╔══

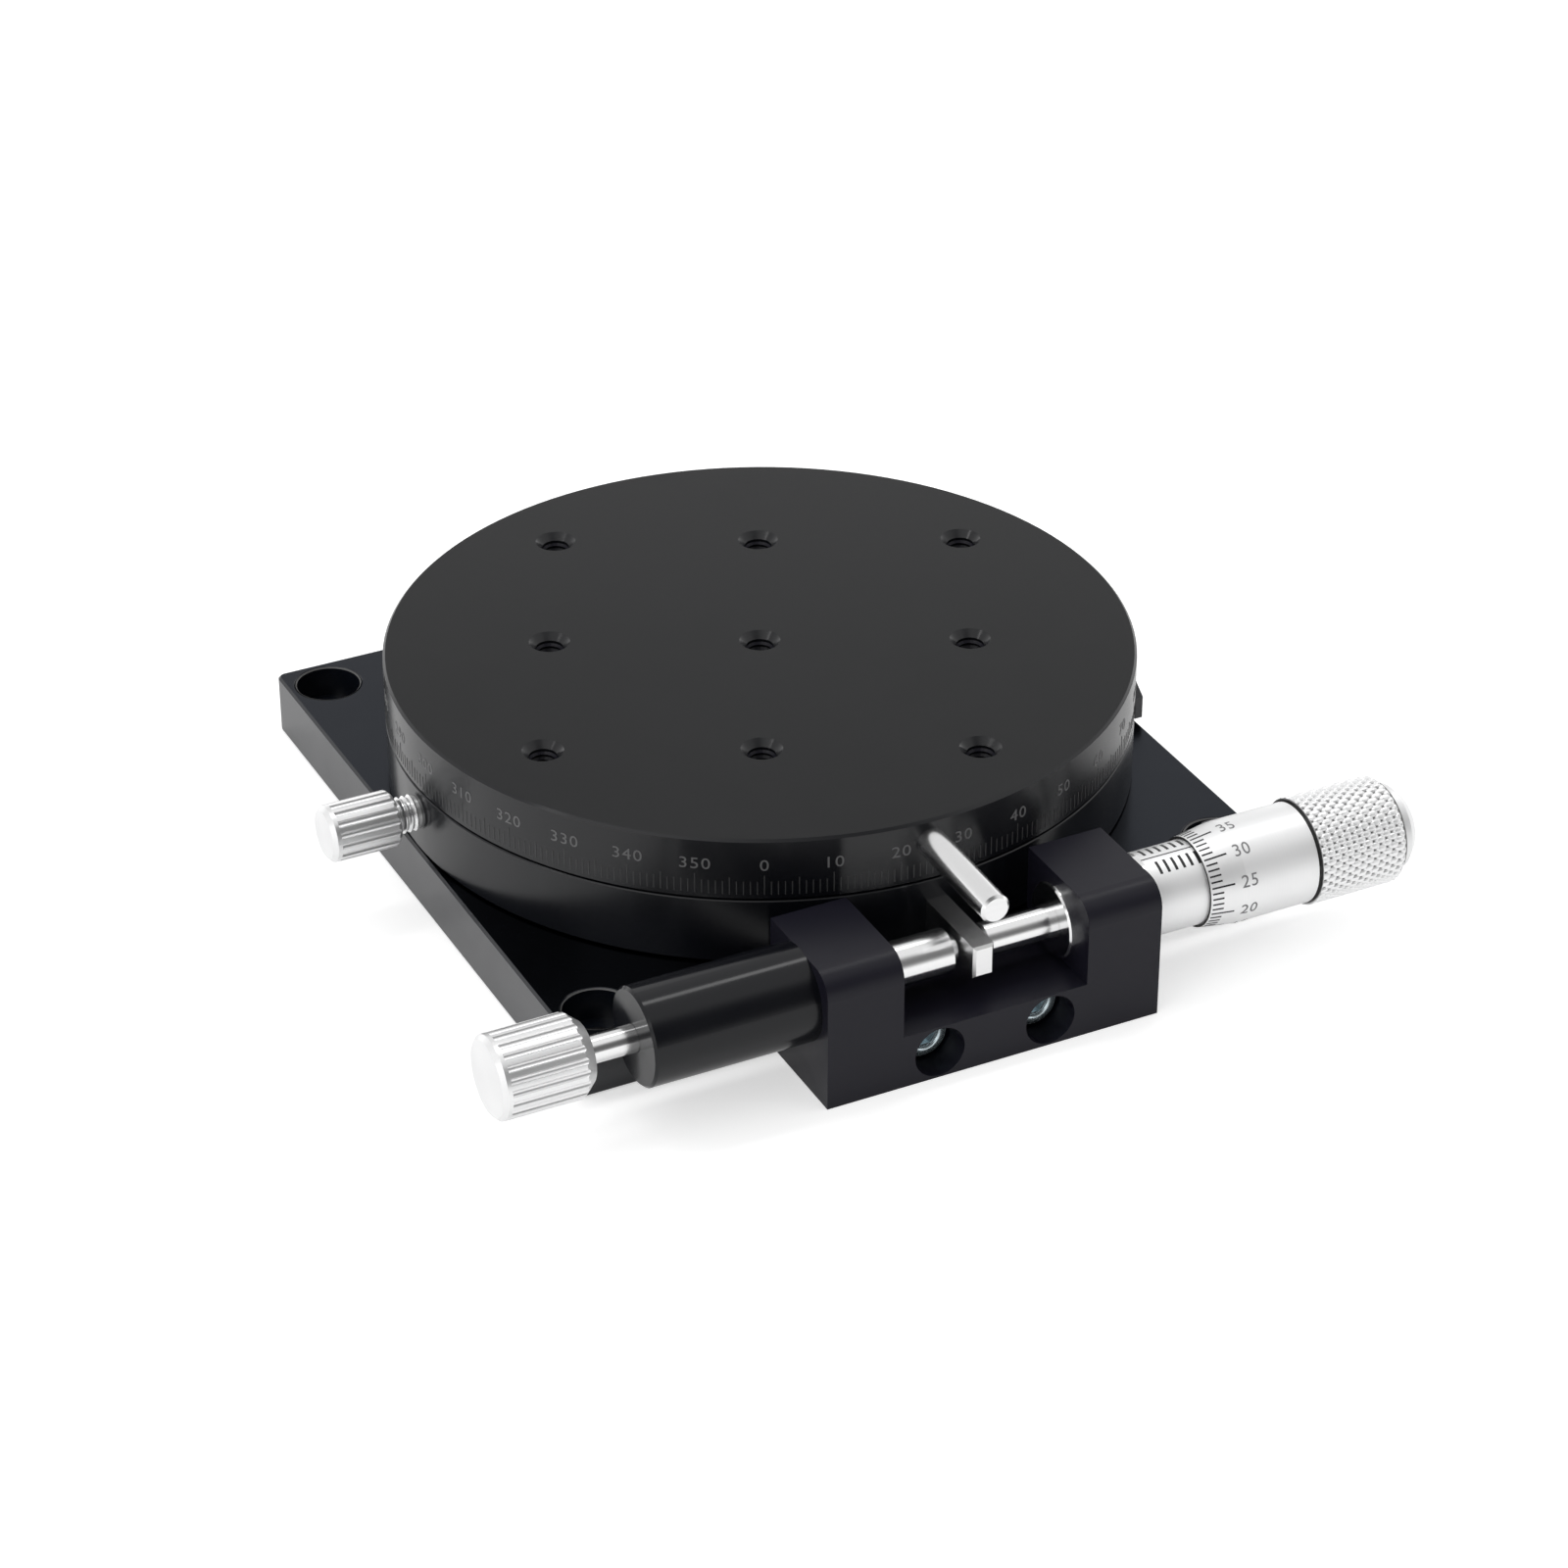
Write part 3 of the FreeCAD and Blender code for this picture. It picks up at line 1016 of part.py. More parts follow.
# Index plate on the base's +X side, with a bevelled top below the scale.
index = new_body("index_plate")
face = sketch_on(index, "index_face", "YZ_Plane", FRONT)
outline(face, [
    ("0 - index_tab_wide / 2", "index_tab_floor"),
    ("index_tab_wide / 2", "index_tab_floor"),
    ("index_tab_wide / 2", "base_thick"),
    ("index_wide / 2", "base_thick"),
    ("index_wide / 2", "base_thick + index_shoulder"),
    ("index_top_wide / 2", INDEX_TOP),
    ("0 - index_top_wide / 2", INDEX_TOP),
    ("0 - index_wide / 2", "base_thick + index_shoulder"),
    ("0 - index_wide / 2", "base_thick"),
    ("0 - index_tab_wide / 2", "base_thick"),
])
pad(index, face, "index_thick")
index_holes = sketch_on(index, "index_holes", "YZ_Plane", FRONT + " + index_thick")
circle(index_holes, "index_screw_spacing / 2", "(index_tab_floor + base_thick) / 2",
       "index_screw_size + 2 * screw_slack")
circle(index_holes, "0 - index_screw_spacing / 2", "(index_tab_floor + base_thick) / 2",
       "index_screw_size + 2 * screw_slack")
pocket(index, index_holes, "index_thick")

# Button screws of the index plate.
buttons = new_body("index_screws")
button_profile = sketch_on(buttons, "button_profile", "XY_Plane")
UNDER = "(" + FRONT + " + index_thick)"
outline(button_profile, [
    (FRONT + " - index_screw_reach + 0.4", "0"),
    (FRONT + " - index_screw_reach + 0.4", "index_screw_size / 2"),
    (UNDER, "index_screw_size / 2"),
    (UNDER, "index_head_wide / 2"),
    (UNDER + " + index_head_high - index_head_round", "index_head_wide / 2"),
    (UNDER + " + index_head_high", "index_head_wide / 2 - index_head_round"),
    (UNDER + " + index_head_high", "0"),
])
button_profile.setExpression("AttachmentOffset.Base.y", bound("index_screw_spacing / 2"))
button_profile.setExpression("AttachmentOffset.Base.z", bound("(index_tab_floor + base_thick) / 2"))
button = revolve(buttons, button_profile, "H_Axis")
mirror(buttons, [button], "XZ_Plane")

# The table and what is fixed to it stand turned at rest.
for body in (table, outer_race, retainer, retainer_screws):
    body.Placement = FreeCAD.Placement(FreeCAD.Vector(), FreeCAD.Rotation(FreeCAD.Vector(0, 0, 1), 1))
    body.setExpression("Placement.Rotation.Angle", bound("rest_turn"))
pin.Placement = FreeCAD.Placement(FreeCAD.Vector(), FreeCAD.Rotation(FreeCAD.Vector(0, 0, 1), 1))
pin.setExpression("Placement.Base.z", bound(PIN_Z))
pin.setExpression("Placement.Rotation.Angle", bound("rest_turn + pin_mark"))

doc.recompute()
for item in doc.Objects:
    if "Invalid" in item.State or "Error" in item.State:
        raise RuntimeError(item.Label + " did not build")
for body in made:
    if body.Shape.isNull() or not body.Shape.isValid() or not body.Shape.Solids:
        raise RuntimeError(body.Label + " has no valid shape")
os.makedirs("parts", exist_ok=True)
for body in made:
    body.Shape.exportStep("parts/" + body.Label + ".step")
print(len(made), "pieces,", sum(len(body.Shape.Solids) for body in made), "solids")
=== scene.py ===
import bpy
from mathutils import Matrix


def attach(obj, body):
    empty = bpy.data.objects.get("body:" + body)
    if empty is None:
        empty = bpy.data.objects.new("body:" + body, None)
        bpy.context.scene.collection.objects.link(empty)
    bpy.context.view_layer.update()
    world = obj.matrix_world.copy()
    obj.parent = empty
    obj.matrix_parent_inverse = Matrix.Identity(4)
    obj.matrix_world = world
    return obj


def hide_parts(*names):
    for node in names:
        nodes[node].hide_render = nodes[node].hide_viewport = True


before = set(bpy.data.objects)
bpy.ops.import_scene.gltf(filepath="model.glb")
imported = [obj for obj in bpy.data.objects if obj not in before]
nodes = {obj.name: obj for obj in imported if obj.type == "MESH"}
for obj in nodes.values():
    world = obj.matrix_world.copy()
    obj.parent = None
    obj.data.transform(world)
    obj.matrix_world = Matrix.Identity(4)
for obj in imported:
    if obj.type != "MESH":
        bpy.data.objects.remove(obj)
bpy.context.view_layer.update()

import math

import bmesh
import bpy
from mathutils import Vector

# Looks of the rotation stage, with Z up along the turning axis. Named sizes and places are in millimetres.
MM = 0.001

# Where the drive's axis lies, and by how many degrees the table's scale and holes stand turned.
DRIVE_Y, DRIVE_Z = -52, 11.5
SCALE_TURN, HOLES_TURN = -25.7, -25.8


# Work on one piece.


def alone(piece):
    """Selects one piece and makes it the active one."""
    bpy.ops.object.select_all(action="DESELECT")
    piece.select_set(True)
    bpy.context.view_layer.objects.active = piece


def new_piece(name):
    """The piece that an operator has just added, under its own name."""
    piece = bpy.context.active_object
    piece.name = name
    piece.data.name = name
    return piece


def settle(piece):
    """Puts the piece's place into its mesh."""
    alone(piece)
    bpy.ops.object.transform_apply(location=True, rotation=True, scale=True)
    return piece


def finish_modifier(piece, name):
    """Makes a modifier a part of the piece's mesh."""
    alone(piece)
    bpy.ops.object.modifier_apply(modifier=name)


def pick_faces(piece, wanted):
    """Goes into edit mode with only those faces selected that wanted accepts."""
    bpy.ops.object.mode_set(mode="EDIT")
    bpy.ops.mesh.select_mode(type="FACE")
    bpy.ops.mesh.select_all(action="DESELECT")
    bpy.ops.object.mode_set(mode="OBJECT")
    for face in piece.data.polygons:
        face.select = bool(wanted(face))
    bpy.ops.object.mode_set(mode="EDIT")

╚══

# GIVEN REQUEST
Return, unchanged, the run of lines above that opens with the line containing "doc.recompute()" and closes with the line containing "import math". Include both.

# RESULT FOR THIS TASK
doc.recompute()
for item in doc.Objects:
    if "Invalid" in item.State or "Error" in item.State:
        raise RuntimeError(item.Label + " did not build")
for body in made:
    if body.Shape.isNull() or not body.Shape.isValid() or not body.Shape.Solids:
        raise RuntimeError(body.Label + " has no valid shape")
os.makedirs("parts", exist_ok=True)
for body in made:
    body.Shape.exportStep("parts/" + body.Label + ".step")
print(len(made), "pieces,", sum(len(body.Shape.Solids) for body in made), "solids")
=== scene.py ===
import bpy
from mathutils import Matrix


def attach(obj, body):
    empty = bpy.data.objects.get("body:" + body)
    if empty is None:
        empty = bpy.data.objects.new("body:" + body, None)
        bpy.context.scene.collection.objects.link(empty)
    bpy.context.view_layer.update()
    world = obj.matrix_world.copy()
    obj.parent = empty
    obj.matrix_parent_inverse = Matrix.Identity(4)
    obj.matrix_world = world
    return obj


def hide_parts(*names):
    for node in names:
        nodes[node].hide_render = nodes[node].hide_viewport = True


before = set(bpy.data.objects)
bpy.ops.import_scene.gltf(filepath="model.glb")
imported = [obj for obj in bpy.data.objects if obj not in before]
nodes = {obj.name: obj for obj in imported if obj.type == "MESH"}
for obj in nodes.values():
    world = obj.matrix_world.copy()
    obj.parent = None
    obj.data.transform(world)
    obj.matrix_world = Matrix.Identity(4)
for obj in imported:
    if obj.type != "MESH":
        bpy.data.objects.remove(obj)
bpy.context.view_layer.update()

import math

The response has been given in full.